Seismic Anchor Demand Analysis
Site-specific seismic demand assessment for anchor walls, combining the USGS 2023 NSHM hazard curves with 1D equivalent-linear site response in DEEPSOIL. Outputs include anchor load envelopes for the design earthquake and the maximum considered earthquake, plus recommendations for unbonded length extension where cyclic degradation is a concern.
Top questions
What is the difference between an active and a passive anchor in a Visalia retaining wall?
An active anchor is post-tensioned to a lock-off load immediately after grout reaches strength, actively compressing the soil mass behind the wall. A passive anchor is not stressed until the wall deflects enough to mobilize the tendon. In Visalia, we specify active anchors for permanent cuts deeper than 12 feet because the younger alluvium’s low overconsolidation ratio means passive mobilization would require wall movements that exceed typical serviceability limits for adjacent structures and utilities.
How much does anchor design and testing cost for a project in Visalia?
Design and testing fees typically range from US$920 to US$3,570, depending on the number of anchor levels, the complexity of the subsurface profile, and whether seismic demand analysis is required. A single-row temporary shoring anchor package falls toward the lower end, while a multi-level permanent wall with full PTI documentation and proof testing on every anchor runs higher.
How do you verify an anchor is holding its design load over time?

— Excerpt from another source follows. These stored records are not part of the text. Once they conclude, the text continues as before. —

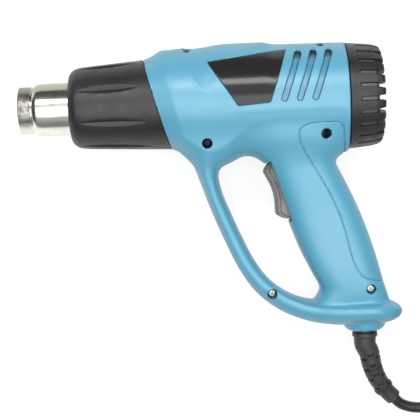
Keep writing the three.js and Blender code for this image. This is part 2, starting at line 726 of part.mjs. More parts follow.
// Rear cap: grooved cup with a castellated rim, slotted disc and a skirt inside the housing
function rearCap() {
  const radius = BARREL_RADIUS - 0.2;
  const skirt = flats(INNER_RADIUS, HOLLOW_SIDES) - GAP;
  const disc = REAR_END - CAP_NOTCH_DEPTH;
  const rim = radius - 2.4 - CAP_RIM_WALL;
  let body = turned([
    [CAP_SEAM - 5.5, skirt - 2.3],
    [CAP_SEAM - 5.5, skirt],
    [CAP_SEAM + GAP, skirt],
    [CAP_SEAM + GAP, radius],
    [disc, radius - 1.7],
    [REAR_END - 2, radius - 3],
    [REAR_END, radius - 5.4],
    [REAR_END, rim],
    [disc, rim],
    [disc, 0],
    [disc - CAP_DISC_THICKNESS, 0],
    [disc - CAP_DISC_THICKNESS, radius - CAP_WALL - 1.6],
    [CAP_SEAM + 3, radius - CAP_WALL - 0.8],
    [CAP_SEAM + 1, skirt - 2.3],
  ], CAP_GROOVES);
  const facet = 360 / CAP_GROOVES;
  const groove = block(
    CAP_SEAM + CAP_GROOVE_START, disc + 0.5, radius - 1 - CAP_GROOVE_DEPTH, radius + 5,
    -CAP_GROOVE_WIDTH / 2, CAP_GROOVE_WIDTH / 2,
  );
  const notch = block(
    disc, REAR_END + 5, rim - 5, radius + 5, -CAP_NOTCH_WIDTH / 2, CAP_NOTCH_WIDTH / 2,
  );
  for (let i = 0; i < CAP_GROOVES; i++) {
    const angle = (i + 0.5) * facet;
    body = cut(body, groove.rotate([angle, 0, 0]), notch.rotate([angle, 0, 0]));
  }
  const slot = block(disc - CAP_DISC_THICKNESS - 1, disc + 1, 11, rim - 3, -1.5, 1.5);
  for (let i = 0; i < CAP_SLOTS; i++) {
    body = cut(body, slot.rotate([(360 * i) / CAP_SLOTS, 0, 0]));
  }
  return body.rotate([90 + CAP_PHASE - facet / 2, 0, 0]);
}

// Label plates in the two recesses
function labelPlate(sign) {
  const wide = 2 * BARREL_RADIUS;
  const sheet = sign > 0 ? [0, wide] : [-wide, 0];
  const skin = cut(barrelCore(0.15), barrelCore(LABEL_DEPTH - GAP, 6));
  return plate(inward(LABEL, GAP + 0.2), ...sheet).intersect(skin);
}

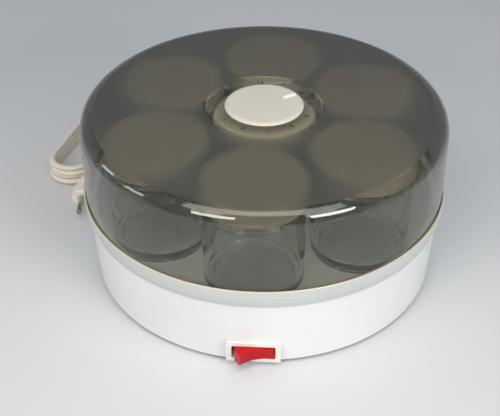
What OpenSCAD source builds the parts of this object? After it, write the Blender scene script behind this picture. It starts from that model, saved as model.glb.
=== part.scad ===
// Yogurt maker with seven glass jars under a smoked lid.
// Millimetres, +Z up. The origin is the middle of the base on the table.

/* [Jars] */
// Outer radius of a glass jar
jar_r = 33.2; // [30:0.1:36]
// Height of a glass jar from its foot to its rim
jar_h = 74.2; // [66:0.1:84]
// Wall thickness of the glass
glass_t = 2.6; // [2:0.1:3.4]
// How far a jar cap stands out past the glass
cap_over = 1.8; // [1.5:0.1:3]
// Depth of a jar cap's skirt
cap_h = 12; // [10:0.5:14]
// Wall thickness of a jar cap
cap_t = 1.3; // [1:0.1:1.6]
// Space between neighbouring jar caps
cap_gap = 8; // [4:0.5:14]
// Turn of the ring of jars about the middle, in degrees
ring_turn = -4.7; // [-10:0.1:10]

/* [Base] */
// Height of the base's rim above the table
base_h = 65.9; // [60:0.1:72]
// Wall thickness of the base housing
base_t = 2.2; // [1.8:0.1:2.8]
// Widening of the housing wall from its foot up to the band
wall_draft = 3.2; // [1:0.1:4]
// Height of the band round the rim
band_h = 14; // [12:0.5:18]
// How far the band stands out from the wall
band_out = 3.4; // [3:0.1:5]
// Wall thickness of the rim above the lid's seat
rim_t = 1.5; // [1.2:0.1:1.8]
// Space between the outer jars and the tray's wall
tray_gap = 4.8; // [3:0.1:8]
// Wall thickness of the jar tray
tray_t = 2; // [1.6:0.1:2.4]
// Depth of the jar tray below its flange
tray_depth = 19.5; // [14:0.5:22]
// Height of the rubber feet below the housing
foot_h = 2; // [1.5:0.1:4]
// Radius of a rubber foot
foot_r = 8; // [6:0.5:11]
// Thickness of the bottom plate
plate_t = 2; // [1.6:0.1:3]

/* [Heater] */
// How far the aluminium heating plate reaches past the element
heat_rim = 17; // [14:0.5:19]
// Thickness of the aluminium heating plate
heat_t = 1.5; // [1:0.1:2.5]
// Outer radius of the heating element
element_r = 78; // [62:0.5:84]
// Thickness of the heating element
element_t = 1.4; // [1:0.1:2]
// Thickness of the insulating felt below the plate
felt_t = 4.4; // [3.5:0.1:6]

/* [Lid] */
// Wall thickness of the smoked lid
lid_t = 2.2; // [1.8:0.1:2.8]
// Radius of the round edge along the lid's top
lid_edge = 11.5; // [8:0.5:18]
// Free height between the jar caps and the lid
headroom = 5.7; // [5:0.1:12]
// Depth to which the lid sits inside the rim
lid_sink = 4.7; // [4:0.1:6]

/* [Dial] */
// Radius of the knob
knob_r = 26.8; // [22:0.1:32]
// Height of the knob above the numbered disc
knob_h = 1.8; // [1.6:0.1:6]
// Radius of the clear numbered disc
scale_r = 38.9; // [36:0.1:46]
// Thickness of the clear numbered disc
scale_t = 1.2; // [1:0.1:1.5]
// Depth of the disc's top below the lid's top
scale_sink = 0.2; // [0.1:0.1:0.8]
// Direction of the knob's pointer, in degrees
pointer_turn = 29; // [0:1:359]

/* [Switch] */
// Width of the switch frame
frame_w = 35.6; // [33.5:0.1:40]
// Height of the switch frame
frame_h = 15.6; // [15:0.1:24]
// Width of the rocker across its root
rocker_w = 26.8; // [24:0.1:27.5]
// Height of the rocker
rocker_h = 9.6; // [8:0.1:10]
// Tilt of the rocker either side of its middle, in degrees
rocker_tilt = 18; // [10:0.5:20]
// Turn of the switch round the base from the front, in degrees
switch_turn = -3; // [-8:0.5:8]

/* [Cord] */
// Width of the flat mains cord
cord_w = 4.8; // [4:0.1:5.4]
// Thickness of the flat mains cord
cord_t = 3.8; // [3:0.1:4.4]
// Direction in which the cord leaves the base, in degrees
cord_turn = 115; // [112:0.5:118]
// Length of the plug's moulded body
plug_l = 36; // [33:0.5:38]
// Width of the plug's face
plug_w = 35.3; // [33:0.1:37]

/* [Hidden] */
$fn = 96;
eps = 0.01;
air = 0.3;                 // gap between pieces that lift or turn apart
run_air = 0.05;            // radial running clearance of a pin in its bore
slip = 0.4;                // gap between shells that slide together
jars = 7;
ring_jars = 6;
hexa = 360 / ring_jars;

// jars and caps
cap_r = jar_r + cap_over;
ring_r = 2 * cap_r + cap_gap;
neck_r = jar_r - 2.2;
bead_r = cap_r - cap_t - slip;
bead_h = 3;
foot_in = 2.4;             // how far the jar's foot stands in from its side
jar_corner = 5;
cap_top_t = 1.4;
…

We perform lift-off tests at intervals specified in the project’s monitoring plan, usually at 7 days, 28 days, and six months after lock-off. A calibrated jack re-engages the anchor head and measures the load at which the wedge plate lifts off the bearing plate. If the residual load has dropped more than 5% of the lock-off value, we investigate for grout-ground creep or strand relaxation and, if necessary, re-stress the tendon to the design lock-off load.